Cape Fear Shakespeare’s annual Shakespeare on the Green is celebrating 27 years of live, outdoor dramas at Greenfield Lake Amphitheater. Fifteen of them also has included higlighting its youth company. They’re shaking up 2019 with multitudes of themes and tropes, literary enlightenment and hilarity coming to life across many Shakespearean stories. Zeb Mims will direct “Love’s Labour’s Lost” for the adult company, while founder Cherri McKay will guide Shakespeare Youth Company in her original “Shakespeare on a Midsummer’s Eve.” The show blends some of Shakespeare’s most popular plays, including “A Midsummer Night’s Dream,” “Comedy of Errors,” “Macbeth” and “The Tempest.”
“The condensed version [of each story] allowed me to devote more time to work with smaller groups and individuals,” McKay explains of her 17-member cast who will play 47—yes, 47—different characters. The youngest actor is 7 and the oldest, 19. “Each has a set of storytellers and select scenes that come to life throughout the play,” she explains. The main players from each story all appear.
“I wrote the dialogue for the storytellers in a contemporary English style, briefly highlighting the most important details of the play,” McKay continues. “All the scenes performed are Shakespeare’s words.”
One of the elements McKay loves teaching a younger audience is how the Bard is responsible for a majority of our language. Common expressions run aplenty that the audience will learn about, too.
“As part of the performance our fools [present] ‘Did You Know?’—for example, ‘Did you know when saying ‘Jove! O Lord! Tut! Tut! For goodness sake! What the dickens,’ you are quoting Shakespeare?’”
The romantic comedy of “Love’s Labour’s Lost” takes on the love language of poetry—no surprise, seeing as the Bard wrote more than 100 sonnets in his lifetime. The last time Mims had a hand in “Love’s Labour’s Lost,” he was attending UNCW.
“We took the Kenneth Branaugh route and added songs to create a musical,” Mims says. “I was the music director and the drummer for the band.”

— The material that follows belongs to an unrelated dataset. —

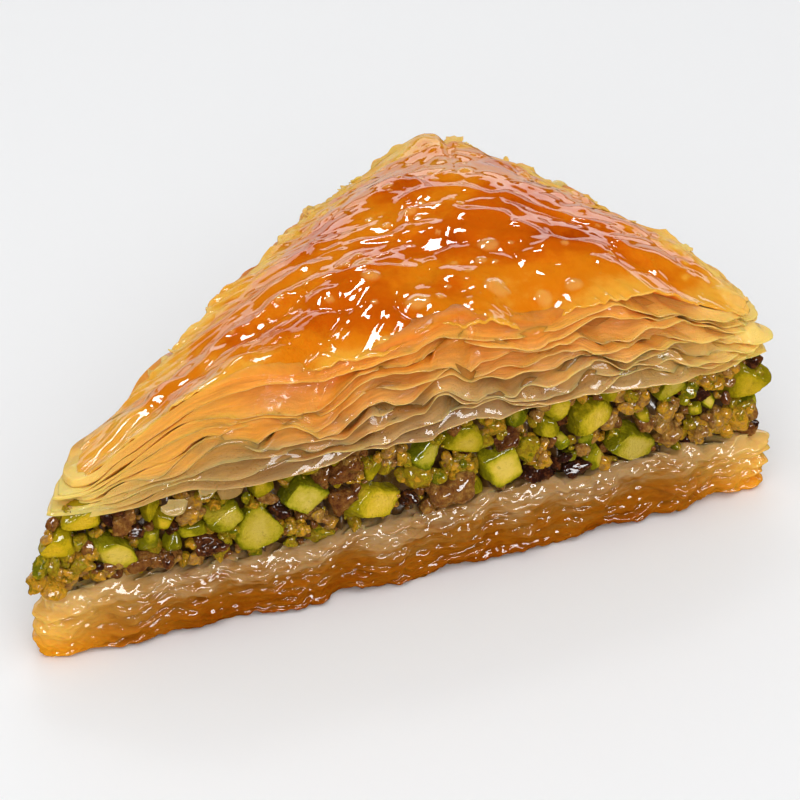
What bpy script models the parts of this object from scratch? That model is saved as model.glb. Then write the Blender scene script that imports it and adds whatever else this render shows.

This time around he’s playing double duty again, from overseeing the production as director and also taking on the role of Costard. The cast is rounded out by Ben Hart as King Ferdinand, Jason Corder as Berowne, Jack Cannon as Longaville and Jeremy Weir as Dumain. The women they fall for include Savannah Dougherty as Rosaline, Gracie Cole as Maria, Amber Heck as Katherine and Bailey Watkins as the French Princess.
“This show has nearly as many main characters as ‘Game of Thrones,’” Mims quips. “It has more poems performed onstage than any other Shakespearean play I can think of, and not a scene goes by without someone feeling compelled to give a ridiculous pun.”
Though written five centuries ago, the prevalent, unending “battle of the sexes” drives most of its comedy. Mims references the male characters’ extreme masculine bravado as being outshone by feminine wit.
“We’ve done our best to highlight these moments, where pompous men have the legs knocked out from underneath them,” Mims says.
Though the set design is very stripped down, and he has costumer Amber Heck dressing characters in “Elizabethan-meets-70’s-meets-last-week” garb, Mims isn’t really moving the story into a modern-day setting. In fact, he thinks it’s opposite of anything modern audiences would do in the throes of love.
“Characters send letters back and forth via courier,” he details. “Things get lost or sent to the wrong person. So many of what happens to these characters are things the modern young lover will likely never have to deal with—like being caught in the act of disguising yourself as a Russian Noble to get a girl to dance with you. [Watching this play provides] the same sort of thrill we get from watching fantasy or historical drama: We get to live vicariously through lives we cannot have for ourselves.”
His favorite scene is toward the end when the entire cast is onstage. Then the story becomes an over-the-top trainwreck of sorts. It shines a light on Shakespeare’s wonderful arming of the pen.
“Poems and jokes and bouts of wit take center stage in every scene,” Mims praises. “There is still a hilarious and compelling story, but it’s told in a way that’s far more literary than we’re used to seeing onstage. It’s been an adventure trying to present all of this clearly in a setting where the audience is far away and planes fly overhead. Outdoor theatre is an adventure in the best of times, even more so when you’re dealing in wordplay.”
With the help of technical director Ben Cornett, stage manager/company dramaturge Ev Smith, and Cape Fear Shakespeare members and their families, both “Shakespeare on a Midsummer’s Eve” and “Love’s Labour’s Lost” opens this week. It’s a free community event, which welcomes families to the amphitheater, picnics in hand, throughout the entire month of June.
“My hope is both our companies will continue to entertain, educate, mentor, bring awareness, and exposure to William Shakespeare—one of the greatest playwrights that ever lived—to as many people as possible,” McKay says.